→ **Exercise goal**
Output the material below in its entirety, exactly as given.

→ **Collected material**
┌──

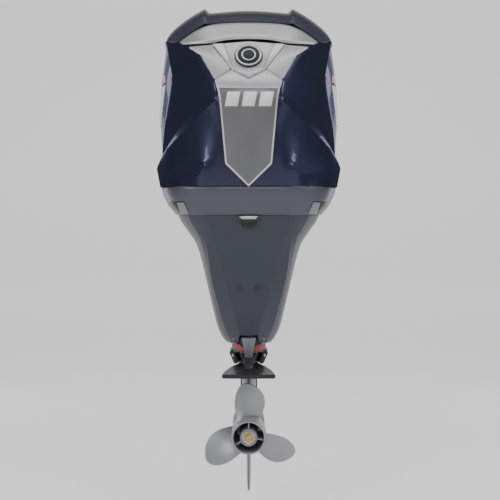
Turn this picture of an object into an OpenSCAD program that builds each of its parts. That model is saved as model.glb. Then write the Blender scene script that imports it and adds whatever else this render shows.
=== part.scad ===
// Outboard motor, 200 hp class, 20 inch transom.
// The origin is midway between the upper transom bolts, on the clamp brackets' forward face.
// +Y points forward to the boat, +X to starboard, +Z up.

/* [Transom] */
// Height of the transom's top edge over the upper bolts
transom_top = 51; // [45:1:60]
// Distance between the two upper transom bolts
upper_bolt_span = 327; // [320:1:335]
// Distance between the two lower transom bolts
lower_bolt_span = 251; // [245:1:257]
// Drop from the upper bolts to the lower bolts
bolt_drop = 203; // [195:1:210]
// Radius of a transom bolt hole
bolt_hole_r = 6.75; // [6.5:0.05:7.2]
// Vertical pitch of the spare bolt rows
bolt_pitch = 19; // [18:1:22]

/* [Axes] */
// Tilt axis, forward of the bracket face
tilt_y = 8; // [4:1:12]
// Tilt axis, over the upper bolts
tilt_z = 95; // [92:1:98]
// Steering axis behind the bracket face
steer_y = -150; // [-156:1:-148]
// Drive shaft axis behind the bracket face
drive_y = -305; // [-310:1:-300]
// Drag link bolt hole in the steering arm, forward of the bracket face
link_y = 60; // [50:1:70]
// Propeller shaft height
prop_z = -662; // [-668:1:-656]

/* [Propeller] */
// Tip radius of the blades
prop_r = 174; // [160:1:180]
// Number of blades
blade_count = 3; // [3:1:4]
// Radius of the hub's skirt
hub_r = 58; // [54:1:60]
// Plane of the blades
blade_y = -530; // [-536:1:-524]

/* [Cowls] */
// Wall of the plastic covers
wall = 5; // [4:0.5:6]
// Joint between the top and the lower cowl
cowl_joint_z = 190; // [186:1:194]
// Seam between the lower cowl and the apron
seam_z = 93; // [92:0.5:94]

/* [Hidden] */
$fn = 64;
RING = 48;              // points around each lofted section
gap = 0.4;              // space between bodies that move past each other
run = 0.05;             // radial clearance of a running fit

tube_r = 17;            // tilt tube outside
tube_bore_r = 8;        // tilt tube inside
plate_in = 100;         // clamp bracket's inner face
plate_t = 18;
flange_t = 14;
bracket_foot = -292;
pin_y = -48;            // lower pivot of the tilt ram
pin_z = -260;
pin_r = 9;
eye_y = -74;            // upper pivot of the tilt ram
eye_z = 25;
eye_r = 16;
ram_len = norm([eye_y - pin_y, eye_z - pin_z]);
ram_lean = atan2(pin_y - eye_y, eye_z - pin_z);
shaft_r = 20;           // steering shaft
swivel_top = 45;
swivel_foot = -270;
housing_w = 52;         // half width of the shaft housing
housing_front = -225;
housing_rear = -395;
housing_top = 96;
lobe_y = -395;          // rear end of the lobes that carry the red strips
pump_r = 34;
shift_y = -236;         // shift rod
housing_foot = -398;
mount_front = -190;
mount_z = [70, -312];   // upper and lower rubber mounts
mount_x = [48, 36];
mount_r = 19;
mount_bolt_r = 8;
plate_z = -457;         // underside of the anti-ventilation plate
plate_h = 11;
torpedo_r = 57;
torpedo_rear = -455;
gear_bore = 44;
prop_shaft_r = 12;

// ---- lofts -------------------------------------------------------------

function sgn(v) = v < 0 ? -1 : 1;
function soft(v, e) = sgn(v) * pow(abs(v), 2 / e);
// One section: half width, front and rear ends, and how square its corners are
function section(z, w, front, rear, e) = [
    for (i = [0 : RING - 1])
        let (t = 360 * i / RING)
        [w * soft(cos(t), e), (front + rear) / 2 + (front - rear) / 2 * soft(sin(t), e), z]
];
function loft_sides(count, start, flip) = [
    for (k = [0 : count - 2], i = [0 : RING - 1])
        let (a = start + k * RING + i, b = start + k * RING + (i + 1) % RING)
        flip ? [a, b, b + RING, a + RING] : [a, a + RING, b + RING, b]
];
function cap(start, flip) = [
    for (i = [0 : RING - 1]) flip ? start + i : start + RING - 1 - i
];
function rim(outer, inner, flip) = [
    for (i = [0 : RING - 1])
        let (j = (i + 1) % RING)
        flip ? [outer + i, outer + j, inner + j, inner + i] : [outer + i, inner + i, inner + j, outer + j]
];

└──

→ **Expected answer**
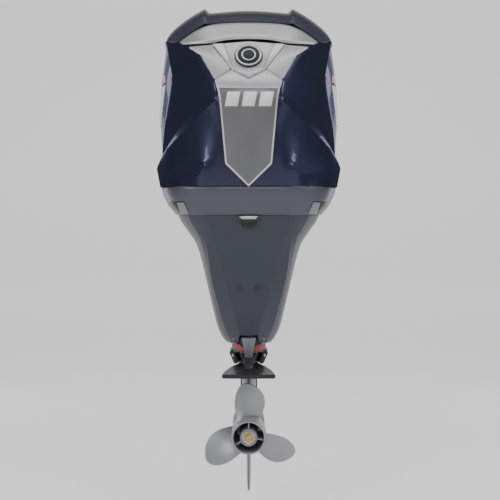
Turn this picture of an object into an OpenSCAD program that builds each of its parts. That model is saved as model.glb. Then write the Blender scene script that imports it and adds whatever else this render shows.
=== part.scad ===
// Outboard motor, 200 hp class, 20 inch transom.
// The origin is midway between the upper transom bolts, on the clamp brackets' forward face.
// +Y points forward to the boat, +X to starboard, +Z up.

/* [Transom] */
// Height of the transom's top edge over the upper bolts
transom_top = 51; // [45:1:60]
// Distance between the two upper transom bolts
upper_bolt_span = 327; // [320:1:335]
// Distance between the two lower transom bolts
lower_bolt_span = 251; // [245:1:257]
// Drop from the upper bolts to the lower bolts
bolt_drop = 203; // [195:1:210]
// Radius of a transom bolt hole
bolt_hole_r = 6.75; // [6.5:0.05:7.2]
// Vertical pitch of the spare bolt rows
bolt_pitch = 19; // [18:1:22]

/* [Axes] */
// Tilt axis, forward of the bracket face
tilt_y = 8; // [4:1:12]
// Tilt axis, over the upper bolts
tilt_z = 95; // [92:1:98]
// Steering axis behind the bracket face
steer_y = -150; // [-156:1:-148]
// Drive shaft axis behind the bracket face
drive_y = -305; // [-310:1:-300]
// Drag link bolt hole in the steering arm, forward of the bracket face
link_y = 60; // [50:1:70]
// Propeller shaft height
prop_z = -662; // [-668:1:-656]

/* [Propeller] */
// Tip radius of the blades
prop_r = 174; // [160:1:180]
// Number of blades
blade_count = 3; // [3:1:4]
// Radius of the hub's skirt
hub_r = 58; // [54:1:60]
// Plane of the blades
blade_y = -530; // [-536:1:-524]

/* [Cowls] */
// Wall of the plastic covers
wall = 5; // [4:0.5:6]
// Joint between the top and the lower cowl
cowl_joint_z = 190; // [186:1:194]
// Seam between the lower cowl and the apron
seam_z = 93; // [92:0.5:94]

/* [Hidden] */
$fn = 64;
RING = 48;              // points around each lofted section
gap = 0.4;              // space between bodies that move past each other
run = 0.05;             // radial clearance of a running fit

tube_r = 17;            // tilt tube outside
tube_bore_r = 8;        // tilt tube inside
plate_in = 100;         // clamp bracket's inner face
plate_t = 18;
flange_t = 14;
bracket_foot = -292;
pin_y = -48;            // lower pivot of the tilt ram
pin_z = -260;
pin_r = 9;
eye_y = -74;            // upper pivot of the tilt ram
eye_z = 25;
eye_r = 16;
ram_len = norm([eye_y - pin_y, eye_z - pin_z]);
ram_lean = atan2(pin_y - eye_y, eye_z - pin_z);
shaft_r = 20;           // steering shaft
swivel_top = 45;
swivel_foot = -270;
housing_w = 52;         // half width of the shaft housing
housing_front = -225;
housing_rear = -395;
housing_top = 96;
lobe_y = -395;          // rear end of the lobes that carry the red strips
pump_r = 34;
shift_y = -236;         // shift rod
housing_foot = -398;
mount_front = -190;
mount_z = [70, -312];   // upper and lower rubber mounts
mount_x = [48, 36];
mount_r = 19;
mount_bolt_r = 8;
plate_z = -457;         // underside of the anti-ventilation plate
plate_h = 11;
torpedo_r = 57;
torpedo_rear = -455;
gear_bore = 44;
prop_shaft_r = 12;

// ---- lofts -------------------------------------------------------------

function sgn(v) = v < 0 ? -1 : 1;
function soft(v, e) = sgn(v) * pow(abs(v), 2 / e);
// One section: half width, front and rear ends, and how square its corners are
function section(z, w, front, rear, e) = [
    for (i = [0 : RING - 1])
        let (t = 360 * i / RING)
        [w * soft(cos(t), e), (front + rear) / 2 + (front - rear) / 2 * soft(sin(t), e), z]
];
function loft_sides(count, start, flip) = [
    for (k = [0 : count - 2], i = [0 : RING - 1])
        let (a = start + k * RING + i, b = start + k * RING + (i + 1) % RING)
        flip ? [a, b, b + RING, a + RING] : [a, a + RING, b + RING, b]
];
function cap(start, flip) = [
    for (i = [0 : RING - 1]) flip ? start + i : start + RING - 1 - i
];
function rim(outer, inner, flip) = [
    for (i = [0 : RING - 1])
        let (j = (i + 1) % RING)
        flip ? [outer + i, outer + j, inner + j, inner + i] : [outer + i, inner + i, inner + j, outer + j]
];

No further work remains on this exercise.